## Prompt
Using the records provided below, locate and copy each line that contains the word "Blender".

## Given entries

--------------------------------------------------

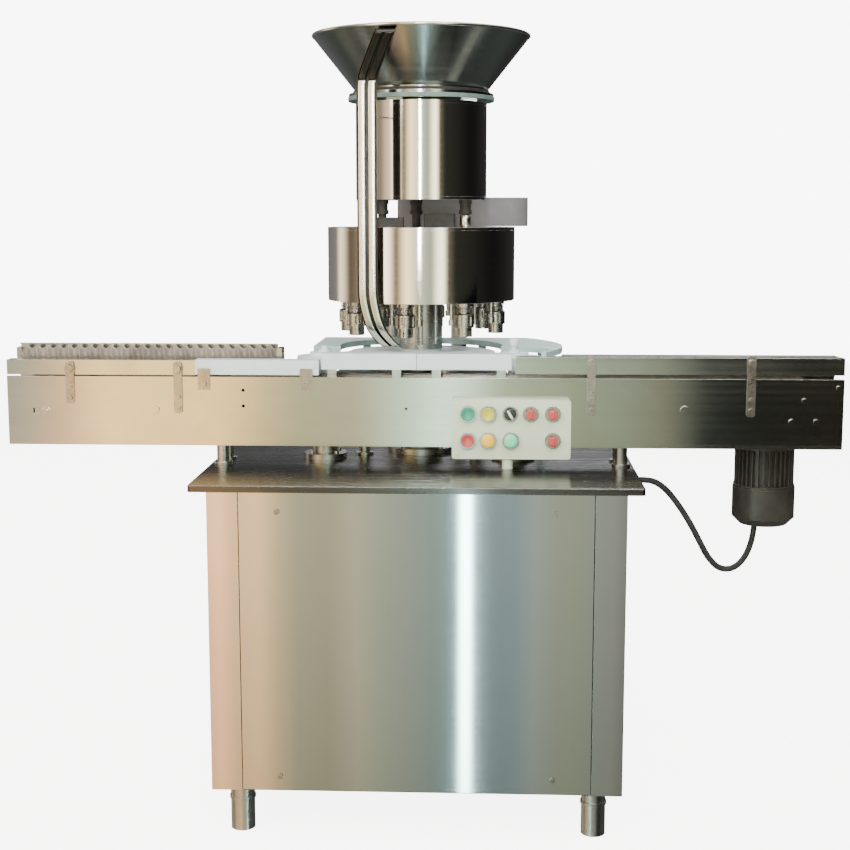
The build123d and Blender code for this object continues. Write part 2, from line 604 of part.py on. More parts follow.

--------------------------------------------------

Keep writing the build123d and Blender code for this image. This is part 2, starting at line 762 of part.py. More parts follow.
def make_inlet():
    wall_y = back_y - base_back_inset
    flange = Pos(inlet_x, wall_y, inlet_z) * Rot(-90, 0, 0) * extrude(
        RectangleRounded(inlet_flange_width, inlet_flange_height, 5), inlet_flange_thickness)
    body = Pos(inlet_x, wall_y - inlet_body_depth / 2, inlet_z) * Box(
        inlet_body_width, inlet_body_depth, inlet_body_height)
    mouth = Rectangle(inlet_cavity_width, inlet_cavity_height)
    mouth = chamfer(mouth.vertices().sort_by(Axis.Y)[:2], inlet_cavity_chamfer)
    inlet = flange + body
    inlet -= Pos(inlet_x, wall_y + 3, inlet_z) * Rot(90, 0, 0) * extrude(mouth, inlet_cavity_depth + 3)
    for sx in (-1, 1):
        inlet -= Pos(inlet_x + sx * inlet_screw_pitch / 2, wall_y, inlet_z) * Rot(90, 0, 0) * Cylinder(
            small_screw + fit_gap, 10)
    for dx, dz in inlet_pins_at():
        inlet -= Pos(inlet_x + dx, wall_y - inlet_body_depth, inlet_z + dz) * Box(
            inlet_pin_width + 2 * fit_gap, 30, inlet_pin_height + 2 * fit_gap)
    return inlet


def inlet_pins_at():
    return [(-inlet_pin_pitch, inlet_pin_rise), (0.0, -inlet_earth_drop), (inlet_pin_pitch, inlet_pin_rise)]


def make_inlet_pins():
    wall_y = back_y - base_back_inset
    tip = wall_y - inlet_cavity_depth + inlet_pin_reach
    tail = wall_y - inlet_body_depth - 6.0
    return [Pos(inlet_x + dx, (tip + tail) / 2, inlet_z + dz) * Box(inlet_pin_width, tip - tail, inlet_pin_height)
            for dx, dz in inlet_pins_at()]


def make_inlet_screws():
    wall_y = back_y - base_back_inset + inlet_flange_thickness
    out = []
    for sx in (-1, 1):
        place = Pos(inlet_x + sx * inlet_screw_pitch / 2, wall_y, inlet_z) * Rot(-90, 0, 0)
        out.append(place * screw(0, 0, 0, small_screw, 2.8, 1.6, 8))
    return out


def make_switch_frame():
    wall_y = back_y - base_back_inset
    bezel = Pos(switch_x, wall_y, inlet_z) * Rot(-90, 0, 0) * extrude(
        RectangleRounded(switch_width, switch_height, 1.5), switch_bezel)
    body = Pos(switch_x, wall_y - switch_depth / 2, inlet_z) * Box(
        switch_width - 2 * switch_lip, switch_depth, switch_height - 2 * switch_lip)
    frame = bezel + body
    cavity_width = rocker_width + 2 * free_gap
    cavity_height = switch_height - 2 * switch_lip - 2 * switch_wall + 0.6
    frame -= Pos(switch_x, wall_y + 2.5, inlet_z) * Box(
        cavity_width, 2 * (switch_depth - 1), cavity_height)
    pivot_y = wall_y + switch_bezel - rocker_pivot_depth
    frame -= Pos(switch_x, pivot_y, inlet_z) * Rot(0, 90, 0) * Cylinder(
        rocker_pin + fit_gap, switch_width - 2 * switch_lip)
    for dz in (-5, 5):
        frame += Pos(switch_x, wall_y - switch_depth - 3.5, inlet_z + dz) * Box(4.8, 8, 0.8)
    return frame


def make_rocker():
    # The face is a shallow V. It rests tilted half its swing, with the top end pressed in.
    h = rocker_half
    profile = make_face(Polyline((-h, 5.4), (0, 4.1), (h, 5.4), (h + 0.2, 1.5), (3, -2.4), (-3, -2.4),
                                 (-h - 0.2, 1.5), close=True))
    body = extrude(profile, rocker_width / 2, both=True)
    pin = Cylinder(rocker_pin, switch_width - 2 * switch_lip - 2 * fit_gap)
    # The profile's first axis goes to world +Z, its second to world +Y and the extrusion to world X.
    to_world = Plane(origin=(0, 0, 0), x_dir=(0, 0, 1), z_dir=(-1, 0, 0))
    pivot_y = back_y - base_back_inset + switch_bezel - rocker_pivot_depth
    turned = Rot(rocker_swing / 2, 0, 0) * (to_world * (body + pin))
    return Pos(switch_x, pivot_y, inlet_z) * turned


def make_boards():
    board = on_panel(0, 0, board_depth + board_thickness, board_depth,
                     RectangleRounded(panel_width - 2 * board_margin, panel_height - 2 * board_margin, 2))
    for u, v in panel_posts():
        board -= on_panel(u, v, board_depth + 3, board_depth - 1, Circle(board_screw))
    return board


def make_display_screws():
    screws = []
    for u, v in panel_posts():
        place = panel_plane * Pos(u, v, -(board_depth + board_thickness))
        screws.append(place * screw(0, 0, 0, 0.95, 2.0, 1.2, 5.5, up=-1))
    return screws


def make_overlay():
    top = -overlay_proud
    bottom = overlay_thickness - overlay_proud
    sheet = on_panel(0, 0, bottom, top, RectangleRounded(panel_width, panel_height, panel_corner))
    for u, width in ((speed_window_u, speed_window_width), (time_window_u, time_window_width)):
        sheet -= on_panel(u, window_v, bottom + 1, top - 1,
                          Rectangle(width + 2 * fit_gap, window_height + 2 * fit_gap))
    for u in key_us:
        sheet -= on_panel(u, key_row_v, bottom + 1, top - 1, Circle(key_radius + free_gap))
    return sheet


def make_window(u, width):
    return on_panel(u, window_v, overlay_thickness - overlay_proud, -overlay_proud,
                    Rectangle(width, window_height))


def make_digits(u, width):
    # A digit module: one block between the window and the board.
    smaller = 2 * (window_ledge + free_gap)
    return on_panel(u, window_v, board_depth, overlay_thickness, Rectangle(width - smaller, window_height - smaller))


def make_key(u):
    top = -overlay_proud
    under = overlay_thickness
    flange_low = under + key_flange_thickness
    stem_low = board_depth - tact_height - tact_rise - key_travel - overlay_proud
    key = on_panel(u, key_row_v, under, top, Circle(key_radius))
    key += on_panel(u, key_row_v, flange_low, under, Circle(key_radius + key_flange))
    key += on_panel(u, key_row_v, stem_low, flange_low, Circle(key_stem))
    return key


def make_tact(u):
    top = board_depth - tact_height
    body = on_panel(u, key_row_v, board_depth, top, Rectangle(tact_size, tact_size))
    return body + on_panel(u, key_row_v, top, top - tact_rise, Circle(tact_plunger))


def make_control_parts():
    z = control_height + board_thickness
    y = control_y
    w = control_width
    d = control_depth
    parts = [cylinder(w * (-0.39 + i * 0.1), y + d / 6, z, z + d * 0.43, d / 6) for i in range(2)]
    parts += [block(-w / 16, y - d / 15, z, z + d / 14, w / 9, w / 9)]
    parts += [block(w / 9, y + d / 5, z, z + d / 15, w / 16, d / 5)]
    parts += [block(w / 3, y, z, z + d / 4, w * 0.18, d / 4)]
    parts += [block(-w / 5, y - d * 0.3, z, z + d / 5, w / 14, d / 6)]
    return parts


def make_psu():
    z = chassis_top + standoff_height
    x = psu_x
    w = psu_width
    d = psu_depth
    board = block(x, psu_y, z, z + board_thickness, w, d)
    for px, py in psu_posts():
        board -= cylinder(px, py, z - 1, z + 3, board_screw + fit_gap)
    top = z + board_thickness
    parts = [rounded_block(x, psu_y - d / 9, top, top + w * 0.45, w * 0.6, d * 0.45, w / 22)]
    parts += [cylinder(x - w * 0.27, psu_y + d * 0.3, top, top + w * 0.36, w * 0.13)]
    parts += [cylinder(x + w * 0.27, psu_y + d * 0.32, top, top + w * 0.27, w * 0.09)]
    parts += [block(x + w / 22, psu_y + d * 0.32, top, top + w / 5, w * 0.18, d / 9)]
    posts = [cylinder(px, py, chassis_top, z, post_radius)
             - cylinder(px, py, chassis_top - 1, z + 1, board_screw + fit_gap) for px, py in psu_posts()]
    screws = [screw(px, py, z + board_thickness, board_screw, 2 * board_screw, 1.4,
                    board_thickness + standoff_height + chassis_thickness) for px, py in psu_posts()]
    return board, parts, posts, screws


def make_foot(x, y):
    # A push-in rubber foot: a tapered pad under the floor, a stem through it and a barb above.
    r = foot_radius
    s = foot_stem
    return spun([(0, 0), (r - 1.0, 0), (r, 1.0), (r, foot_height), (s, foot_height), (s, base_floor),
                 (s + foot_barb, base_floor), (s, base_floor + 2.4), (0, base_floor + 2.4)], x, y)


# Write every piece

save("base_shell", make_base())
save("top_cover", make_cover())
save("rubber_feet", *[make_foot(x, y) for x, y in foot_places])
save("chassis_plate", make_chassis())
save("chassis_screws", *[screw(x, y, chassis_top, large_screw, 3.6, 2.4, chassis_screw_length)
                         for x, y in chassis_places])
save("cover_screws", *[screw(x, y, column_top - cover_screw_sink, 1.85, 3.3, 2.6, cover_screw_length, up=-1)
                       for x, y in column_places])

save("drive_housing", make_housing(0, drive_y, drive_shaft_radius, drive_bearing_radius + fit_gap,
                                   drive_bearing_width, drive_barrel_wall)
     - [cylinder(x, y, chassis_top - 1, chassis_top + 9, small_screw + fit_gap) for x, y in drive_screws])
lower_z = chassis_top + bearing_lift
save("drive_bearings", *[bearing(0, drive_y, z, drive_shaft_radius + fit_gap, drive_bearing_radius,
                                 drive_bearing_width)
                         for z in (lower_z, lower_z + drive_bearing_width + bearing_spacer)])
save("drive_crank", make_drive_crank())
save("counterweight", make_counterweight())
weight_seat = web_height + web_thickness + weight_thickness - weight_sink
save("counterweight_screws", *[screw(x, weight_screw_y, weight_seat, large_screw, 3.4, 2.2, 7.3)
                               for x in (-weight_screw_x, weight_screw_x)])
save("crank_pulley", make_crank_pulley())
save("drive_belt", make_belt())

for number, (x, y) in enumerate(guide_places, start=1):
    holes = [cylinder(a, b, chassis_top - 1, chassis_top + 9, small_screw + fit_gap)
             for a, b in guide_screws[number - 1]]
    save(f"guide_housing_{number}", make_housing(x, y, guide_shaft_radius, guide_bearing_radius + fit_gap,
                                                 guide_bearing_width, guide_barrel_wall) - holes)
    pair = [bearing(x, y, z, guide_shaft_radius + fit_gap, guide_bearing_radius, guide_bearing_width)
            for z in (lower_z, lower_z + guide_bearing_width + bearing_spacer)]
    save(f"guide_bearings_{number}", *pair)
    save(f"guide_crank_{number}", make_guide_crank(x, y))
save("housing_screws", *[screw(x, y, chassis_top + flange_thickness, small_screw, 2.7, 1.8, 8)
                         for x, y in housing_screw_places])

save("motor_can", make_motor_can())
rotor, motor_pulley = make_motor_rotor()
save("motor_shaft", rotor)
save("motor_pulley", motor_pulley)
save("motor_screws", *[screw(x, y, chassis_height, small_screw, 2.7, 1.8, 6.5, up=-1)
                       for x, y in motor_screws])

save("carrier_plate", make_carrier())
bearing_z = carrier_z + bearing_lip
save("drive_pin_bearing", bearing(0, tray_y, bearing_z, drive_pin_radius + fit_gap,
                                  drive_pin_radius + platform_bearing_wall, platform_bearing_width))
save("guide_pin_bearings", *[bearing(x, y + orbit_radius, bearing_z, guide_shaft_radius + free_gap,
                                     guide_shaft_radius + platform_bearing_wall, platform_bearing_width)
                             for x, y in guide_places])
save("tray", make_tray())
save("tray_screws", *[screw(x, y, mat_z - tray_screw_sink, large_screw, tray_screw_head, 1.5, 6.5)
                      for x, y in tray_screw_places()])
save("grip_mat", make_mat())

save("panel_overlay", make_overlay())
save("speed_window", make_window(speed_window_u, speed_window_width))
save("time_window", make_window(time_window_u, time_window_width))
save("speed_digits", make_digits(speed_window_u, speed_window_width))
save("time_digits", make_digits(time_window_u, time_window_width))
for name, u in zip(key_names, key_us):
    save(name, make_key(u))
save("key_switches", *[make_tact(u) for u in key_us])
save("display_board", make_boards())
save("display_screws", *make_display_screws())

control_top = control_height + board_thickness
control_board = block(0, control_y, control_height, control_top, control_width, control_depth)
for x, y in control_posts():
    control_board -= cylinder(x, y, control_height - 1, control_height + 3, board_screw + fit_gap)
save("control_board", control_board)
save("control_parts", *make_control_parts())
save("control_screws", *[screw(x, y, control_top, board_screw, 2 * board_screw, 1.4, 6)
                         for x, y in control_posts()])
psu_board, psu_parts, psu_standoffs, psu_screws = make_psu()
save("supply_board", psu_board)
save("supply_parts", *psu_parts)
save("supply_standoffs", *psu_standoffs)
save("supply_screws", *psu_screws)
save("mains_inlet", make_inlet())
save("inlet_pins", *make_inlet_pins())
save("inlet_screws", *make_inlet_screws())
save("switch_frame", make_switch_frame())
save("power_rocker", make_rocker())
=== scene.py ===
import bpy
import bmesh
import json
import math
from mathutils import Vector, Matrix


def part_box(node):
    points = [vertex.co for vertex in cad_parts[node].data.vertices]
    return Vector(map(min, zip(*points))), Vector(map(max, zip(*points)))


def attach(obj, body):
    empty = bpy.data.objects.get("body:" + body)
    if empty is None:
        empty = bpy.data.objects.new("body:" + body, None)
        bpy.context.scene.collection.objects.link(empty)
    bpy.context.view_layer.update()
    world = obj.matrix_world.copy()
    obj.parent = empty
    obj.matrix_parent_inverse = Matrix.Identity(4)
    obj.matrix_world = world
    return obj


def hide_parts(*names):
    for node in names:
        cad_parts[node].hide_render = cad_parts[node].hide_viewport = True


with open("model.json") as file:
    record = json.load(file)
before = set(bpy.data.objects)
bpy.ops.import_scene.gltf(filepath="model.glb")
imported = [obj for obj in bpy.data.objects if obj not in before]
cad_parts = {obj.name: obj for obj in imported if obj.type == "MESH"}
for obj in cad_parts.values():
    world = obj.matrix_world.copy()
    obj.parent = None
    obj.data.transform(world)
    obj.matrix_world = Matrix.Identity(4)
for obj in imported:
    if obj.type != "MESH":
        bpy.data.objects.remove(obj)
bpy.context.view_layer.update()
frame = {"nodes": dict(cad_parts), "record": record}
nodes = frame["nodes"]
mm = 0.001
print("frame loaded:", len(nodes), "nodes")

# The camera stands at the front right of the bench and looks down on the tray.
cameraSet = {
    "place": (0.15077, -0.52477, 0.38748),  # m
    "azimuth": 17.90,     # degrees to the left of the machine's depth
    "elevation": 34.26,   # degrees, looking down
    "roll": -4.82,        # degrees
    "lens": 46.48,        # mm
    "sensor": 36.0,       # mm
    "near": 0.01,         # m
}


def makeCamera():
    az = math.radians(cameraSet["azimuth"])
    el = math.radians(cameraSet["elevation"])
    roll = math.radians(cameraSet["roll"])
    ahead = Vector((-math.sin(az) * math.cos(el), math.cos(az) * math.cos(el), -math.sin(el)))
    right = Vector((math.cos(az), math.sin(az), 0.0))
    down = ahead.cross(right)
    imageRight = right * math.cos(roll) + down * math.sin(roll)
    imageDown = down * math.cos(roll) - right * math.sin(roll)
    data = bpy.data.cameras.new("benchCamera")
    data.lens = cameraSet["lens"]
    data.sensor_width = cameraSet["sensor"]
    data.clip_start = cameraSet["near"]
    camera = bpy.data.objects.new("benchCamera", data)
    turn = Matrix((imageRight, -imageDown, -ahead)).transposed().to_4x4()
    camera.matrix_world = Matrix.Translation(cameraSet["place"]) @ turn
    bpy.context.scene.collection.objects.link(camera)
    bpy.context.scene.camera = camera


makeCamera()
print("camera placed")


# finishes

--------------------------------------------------

## Solution
The build123d and Blender code for this object continues. Write part 2, from line 604 of part.py on. More parts follow.
Keep writing the build123d and Blender code for this image. This is part 2, starting at line 762 of part.py. More parts follow.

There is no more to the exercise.